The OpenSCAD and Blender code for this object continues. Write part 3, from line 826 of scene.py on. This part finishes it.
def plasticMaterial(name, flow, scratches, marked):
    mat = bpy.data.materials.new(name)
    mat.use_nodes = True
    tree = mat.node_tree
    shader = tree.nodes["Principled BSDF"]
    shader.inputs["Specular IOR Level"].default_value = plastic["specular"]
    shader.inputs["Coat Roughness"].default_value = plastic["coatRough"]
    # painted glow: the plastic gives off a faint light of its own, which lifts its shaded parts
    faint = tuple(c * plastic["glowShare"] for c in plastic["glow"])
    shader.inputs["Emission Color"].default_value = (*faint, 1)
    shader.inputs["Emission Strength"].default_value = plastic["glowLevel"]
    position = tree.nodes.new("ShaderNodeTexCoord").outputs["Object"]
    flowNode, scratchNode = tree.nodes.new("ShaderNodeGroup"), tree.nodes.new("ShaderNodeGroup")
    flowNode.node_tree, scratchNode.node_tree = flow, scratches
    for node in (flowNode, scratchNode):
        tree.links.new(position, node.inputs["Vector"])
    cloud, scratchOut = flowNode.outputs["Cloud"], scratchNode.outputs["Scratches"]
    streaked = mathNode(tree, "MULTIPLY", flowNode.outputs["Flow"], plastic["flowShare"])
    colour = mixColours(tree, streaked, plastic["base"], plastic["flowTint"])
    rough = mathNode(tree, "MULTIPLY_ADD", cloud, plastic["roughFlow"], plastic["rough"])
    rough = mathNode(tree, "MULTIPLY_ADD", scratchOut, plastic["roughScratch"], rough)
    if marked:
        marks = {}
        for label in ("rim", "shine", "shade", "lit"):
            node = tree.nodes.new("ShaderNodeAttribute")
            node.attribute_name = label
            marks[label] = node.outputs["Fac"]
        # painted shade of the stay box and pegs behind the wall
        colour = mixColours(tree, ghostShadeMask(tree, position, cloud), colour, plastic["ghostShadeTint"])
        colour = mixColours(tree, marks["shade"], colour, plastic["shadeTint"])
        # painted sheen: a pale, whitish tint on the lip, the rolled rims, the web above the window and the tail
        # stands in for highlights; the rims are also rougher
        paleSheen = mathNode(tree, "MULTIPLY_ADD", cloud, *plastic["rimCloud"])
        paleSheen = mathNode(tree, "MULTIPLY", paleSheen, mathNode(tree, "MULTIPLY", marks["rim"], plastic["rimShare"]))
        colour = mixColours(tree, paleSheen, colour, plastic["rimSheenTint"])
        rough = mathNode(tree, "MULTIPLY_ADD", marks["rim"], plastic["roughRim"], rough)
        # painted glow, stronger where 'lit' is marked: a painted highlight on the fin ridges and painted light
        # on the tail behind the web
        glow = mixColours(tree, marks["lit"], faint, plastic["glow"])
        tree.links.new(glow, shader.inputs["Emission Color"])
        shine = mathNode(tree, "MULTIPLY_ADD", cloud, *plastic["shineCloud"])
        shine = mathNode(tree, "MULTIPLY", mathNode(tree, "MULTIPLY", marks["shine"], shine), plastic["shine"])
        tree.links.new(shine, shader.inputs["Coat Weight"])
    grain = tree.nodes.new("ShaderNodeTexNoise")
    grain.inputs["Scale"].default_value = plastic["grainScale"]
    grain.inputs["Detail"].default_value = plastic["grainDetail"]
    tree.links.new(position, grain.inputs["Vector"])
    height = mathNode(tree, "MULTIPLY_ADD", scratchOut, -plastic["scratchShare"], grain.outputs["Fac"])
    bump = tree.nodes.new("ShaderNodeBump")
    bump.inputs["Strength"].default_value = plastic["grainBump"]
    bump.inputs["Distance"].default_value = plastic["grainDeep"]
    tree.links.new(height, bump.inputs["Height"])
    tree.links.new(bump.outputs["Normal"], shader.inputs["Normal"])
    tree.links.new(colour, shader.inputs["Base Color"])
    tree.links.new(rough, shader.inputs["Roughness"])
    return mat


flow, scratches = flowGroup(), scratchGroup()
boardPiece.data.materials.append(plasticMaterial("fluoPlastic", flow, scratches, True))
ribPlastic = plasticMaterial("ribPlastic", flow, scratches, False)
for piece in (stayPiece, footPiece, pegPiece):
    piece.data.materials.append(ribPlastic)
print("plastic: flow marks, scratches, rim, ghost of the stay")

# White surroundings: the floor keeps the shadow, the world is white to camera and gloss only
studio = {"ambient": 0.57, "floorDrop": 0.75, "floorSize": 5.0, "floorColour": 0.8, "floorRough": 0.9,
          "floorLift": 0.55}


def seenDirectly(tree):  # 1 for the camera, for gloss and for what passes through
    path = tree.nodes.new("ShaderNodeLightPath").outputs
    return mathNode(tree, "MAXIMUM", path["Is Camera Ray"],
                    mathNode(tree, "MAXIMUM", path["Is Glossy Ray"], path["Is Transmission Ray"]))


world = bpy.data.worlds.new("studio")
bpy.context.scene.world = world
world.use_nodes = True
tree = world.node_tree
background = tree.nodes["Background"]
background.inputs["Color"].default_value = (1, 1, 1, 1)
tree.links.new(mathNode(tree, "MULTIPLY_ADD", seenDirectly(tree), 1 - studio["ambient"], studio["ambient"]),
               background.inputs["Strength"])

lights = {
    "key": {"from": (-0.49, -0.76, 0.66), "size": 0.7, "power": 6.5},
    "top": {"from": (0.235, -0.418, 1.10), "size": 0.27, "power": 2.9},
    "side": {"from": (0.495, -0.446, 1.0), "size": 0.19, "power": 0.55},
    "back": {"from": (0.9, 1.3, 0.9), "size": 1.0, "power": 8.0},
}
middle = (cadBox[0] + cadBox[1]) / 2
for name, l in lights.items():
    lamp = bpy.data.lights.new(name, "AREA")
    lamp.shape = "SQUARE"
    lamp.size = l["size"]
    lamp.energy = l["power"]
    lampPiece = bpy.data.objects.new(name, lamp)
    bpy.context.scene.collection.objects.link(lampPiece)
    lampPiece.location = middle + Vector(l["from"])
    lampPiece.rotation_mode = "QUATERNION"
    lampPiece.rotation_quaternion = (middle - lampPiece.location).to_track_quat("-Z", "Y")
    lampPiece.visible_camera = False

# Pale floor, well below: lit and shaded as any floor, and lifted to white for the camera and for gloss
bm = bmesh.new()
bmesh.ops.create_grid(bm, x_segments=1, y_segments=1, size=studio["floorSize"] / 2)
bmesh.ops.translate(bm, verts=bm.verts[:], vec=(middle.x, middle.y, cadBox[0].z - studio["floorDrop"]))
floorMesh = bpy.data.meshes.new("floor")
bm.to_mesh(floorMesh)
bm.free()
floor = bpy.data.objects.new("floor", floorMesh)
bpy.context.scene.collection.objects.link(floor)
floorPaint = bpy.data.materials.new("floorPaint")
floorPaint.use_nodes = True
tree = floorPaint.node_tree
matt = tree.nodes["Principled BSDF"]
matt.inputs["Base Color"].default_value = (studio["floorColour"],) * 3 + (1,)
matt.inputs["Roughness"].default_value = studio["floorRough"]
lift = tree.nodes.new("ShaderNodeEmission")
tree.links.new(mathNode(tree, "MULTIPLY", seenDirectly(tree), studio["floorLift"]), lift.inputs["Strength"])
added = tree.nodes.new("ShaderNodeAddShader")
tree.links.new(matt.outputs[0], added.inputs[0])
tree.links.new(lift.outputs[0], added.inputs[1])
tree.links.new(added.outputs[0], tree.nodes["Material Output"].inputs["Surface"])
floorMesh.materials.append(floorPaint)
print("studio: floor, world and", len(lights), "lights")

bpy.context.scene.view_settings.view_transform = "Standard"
....
### What is required:
Write every line of the material above again, exactly.

### The response:
The OpenSCAD and Blender code for this object continues. Write part 3, from line 826 of scene.py on. This part finishes it.
def plasticMaterial(name, flow, scratches, marked):
    mat = bpy.data.materials.new(name)
    mat.use_nodes = True
    tree = mat.node_tree
    shader = tree.nodes["Principled BSDF"]
    shader.inputs["Specular IOR Level"].default_value = plastic["specular"]
    shader.inputs["Coat Roughness"].default_value = plastic["coatRough"]
    # painted glow: the plastic gives off a faint light of its own, which lifts its shaded parts
    faint = tuple(c * plastic["glowShare"] for c in plastic["glow"])
    shader.inputs["Emission Color"].default_value = (*faint, 1)
    shader.inputs["Emission Strength"].default_value = plastic["glowLevel"]
    position = tree.nodes.new("ShaderNodeTexCoord").outputs["Object"]
    flowNode, scratchNode = tree.nodes.new("ShaderNodeGroup"), tree.nodes.new("ShaderNodeGroup")
    flowNode.node_tree, scratchNode.node_tree = flow, scratches
    for node in (flowNode, scratchNode):
        tree.links.new(position, node.inputs["Vector"])
    cloud, scratchOut = flowNode.outputs["Cloud"], scratchNode.outputs["Scratches"]
    streaked = mathNode(tree, "MULTIPLY", flowNode.outputs["Flow"], plastic["flowShare"])
    colour = mixColours(tree, streaked, plastic["base"], plastic["flowTint"])
    rough = mathNode(tree, "MULTIPLY_ADD", cloud, plastic["roughFlow"], plastic["rough"])
    rough = mathNode(tree, "MULTIPLY_ADD", scratchOut, plastic["roughScratch"], rough)
    if marked:
        marks = {}
        for label in ("rim", "shine", "shade", "lit"):
            node = tree.nodes.new("ShaderNodeAttribute")
            node.attribute_name = label
            marks[label] = node.outputs["Fac"]
        # painted shade of the stay box and pegs behind the wall
        colour = mixColours(tree, ghostShadeMask(tree, position, cloud), colour, plastic["ghostShadeTint"])
        colour = mixColours(tree, marks["shade"], colour, plastic["shadeTint"])
        # painted sheen: a pale, whitish tint on the lip, the rolled rims, the web above the window and the tail
        # stands in for highlights; the rims are also rougher
        paleSheen = mathNode(tree, "MULTIPLY_ADD", cloud, *plastic["rimCloud"])
        paleSheen = mathNode(tree, "MULTIPLY", paleSheen, mathNode(tree, "MULTIPLY", marks["rim"], plastic["rimShare"]))
        colour = mixColours(tree, paleSheen, colour, plastic["rimSheenTint"])
        rough = mathNode(tree, "MULTIPLY_ADD", marks["rim"], plastic["roughRim"], rough)
        # painted glow, stronger where 'lit' is marked: a painted highlight on the fin ridges and painted light
        # on the tail behind the web
        glow = mixColours(tree, marks["lit"], faint, plastic["glow"])
        tree.links.new(glow, shader.inputs["Emission Color"])
        shine = mathNode(tree, "MULTIPLY_ADD", cloud, *plastic["shineCloud"])
        shine = mathNode(tree, "MULTIPLY", mathNode(tree, "MULTIPLY", marks["shine"], shine), plastic["shine"])
        tree.links.new(shine, shader.inputs["Coat Weight"])
    grain = tree.nodes.new("ShaderNodeTexNoise")
    grain.inputs["Scale"].default_value = plastic["grainScale"]
    grain.inputs["Detail"].default_value = plastic["grainDetail"]
    tree.links.new(position, grain.inputs["Vector"])
    height = mathNode(tree, "MULTIPLY_ADD", scratchOut, -plastic["scratchShare"], grain.outputs["Fac"])
    bump = tree.nodes.new("ShaderNodeBump")
    bump.inputs["Strength"].default_value = plastic["grainBump"]
    bump.inputs["Distance"].default_value = plastic["grainDeep"]
    tree.links.new(height, bump.inputs["Height"])
    tree.links.new(bump.outputs["Normal"], shader.inputs["Normal"])
    tree.links.new(colour, shader.inputs["Base Color"])
    tree.links.new(rough, shader.inputs["Roughness"])
    return mat


flow, scratches = flowGroup(), scratchGroup()
boardPiece.data.materials.append(plasticMaterial("fluoPlastic", flow, scratches, True))
ribPlastic = plasticMaterial("ribPlastic", flow, scratches, False)
for piece in (stayPiece, footPiece, pegPiece):
    piece.data.materials.append(ribPlastic)
print("plastic: flow marks, scratches, rim, ghost of the stay")

# White surroundings: the floor keeps the shadow, the world is white to camera and gloss only
studio = {"ambient": 0.57, "floorDrop": 0.75, "floorSize": 5.0, "floorColour": 0.8, "floorRough": 0.9,
          "floorLift": 0.55}


def seenDirectly(tree):  # 1 for the camera, for gloss and for what passes through
    path = tree.nodes.new("ShaderNodeLightPath").outputs
    return mathNode(tree, "MAXIMUM", path["Is Camera Ray"],
                    mathNode(tree, "MAXIMUM", path["Is Glossy Ray"], path["Is Transmission Ray"]))


world = bpy.data.worlds.new("studio")
bpy.context.scene.world = world
world.use_nodes = True
tree = world.node_tree
background = tree.nodes["Background"]
background.inputs["Color"].default_value = (1, 1, 1, 1)
tree.links.new(mathNode(tree, "MULTIPLY_ADD", seenDirectly(tree), 1 - studio["ambient"], studio["ambient"]),
               background.inputs["Strength"])

lights = {
    "key": {"from": (-0.49, -0.76, 0.66), "size": 0.7, "power": 6.5},
    "top": {"from": (0.235, -0.418, 1.10), "size": 0.27, "power": 2.9},
    "side": {"from": (0.495, -0.446, 1.0), "size": 0.19, "power": 0.55},
    "back": {"from": (0.9, 1.3, 0.9), "size": 1.0, "power": 8.0},
}
middle = (cadBox[0] + cadBox[1]) / 2
for name, l in lights.items():
    lamp = bpy.data.lights.new(name, "AREA")
    lamp.shape = "SQUARE"
    lamp.size = l["size"]
    lamp.energy = l["power"]
    lampPiece = bpy.data.objects.new(name, lamp)
    bpy.context.scene.collection.objects.link(lampPiece)
    lampPiece.location = middle + Vector(l["from"])
    lampPiece.rotation_mode = "QUATERNION"
    lampPiece.rotation_quaternion = (middle - lampPiece.location).to_track_quat("-Z", "Y")
    lampPiece.visible_camera = False

# Pale floor, well below: lit and shaded as any floor, and lifted to white for the camera and for gloss
bm = bmesh.new()
bmesh.ops.create_grid(bm, x_segments=1, y_segments=1, size=studio["floorSize"] / 2)
bmesh.ops.translate(bm, verts=bm.verts[:], vec=(middle.x, middle.y, cadBox[0].z - studio["floorDrop"]))
floorMesh = bpy.data.meshes.new("floor")
bm.to_mesh(floorMesh)
bm.free()
floor = bpy.data.objects.new("floor", floorMesh)
bpy.context.scene.collection.objects.link(floor)
floorPaint = bpy.data.materials.new("floorPaint")
floorPaint.use_nodes = True
tree = floorPaint.node_tree
matt = tree.nodes["Principled BSDF"]
matt.inputs["Base Color"].default_value = (studio["floorColour"],) * 3 + (1,)
matt.inputs["Roughness"].default_value = studio["floorRough"]
lift = tree.nodes.new("ShaderNodeEmission")
tree.links.new(mathNode(tree, "MULTIPLY", seenDirectly(tree), studio["floorLift"]), lift.inputs["Strength"])
added = tree.nodes.new("ShaderNodeAddShader")
tree.links.new(matt.outputs[0], added.inputs[0])
tree.links.new(lift.outputs[0], added.inputs[1])
tree.links.new(added.outputs[0], tree.nodes["Material Output"].inputs["Surface"])
floorMesh.materials.append(floorPaint)
print("studio: floor, world and", len(lights), "lights")

bpy.context.scene.view_settings.view_transform = "Standard"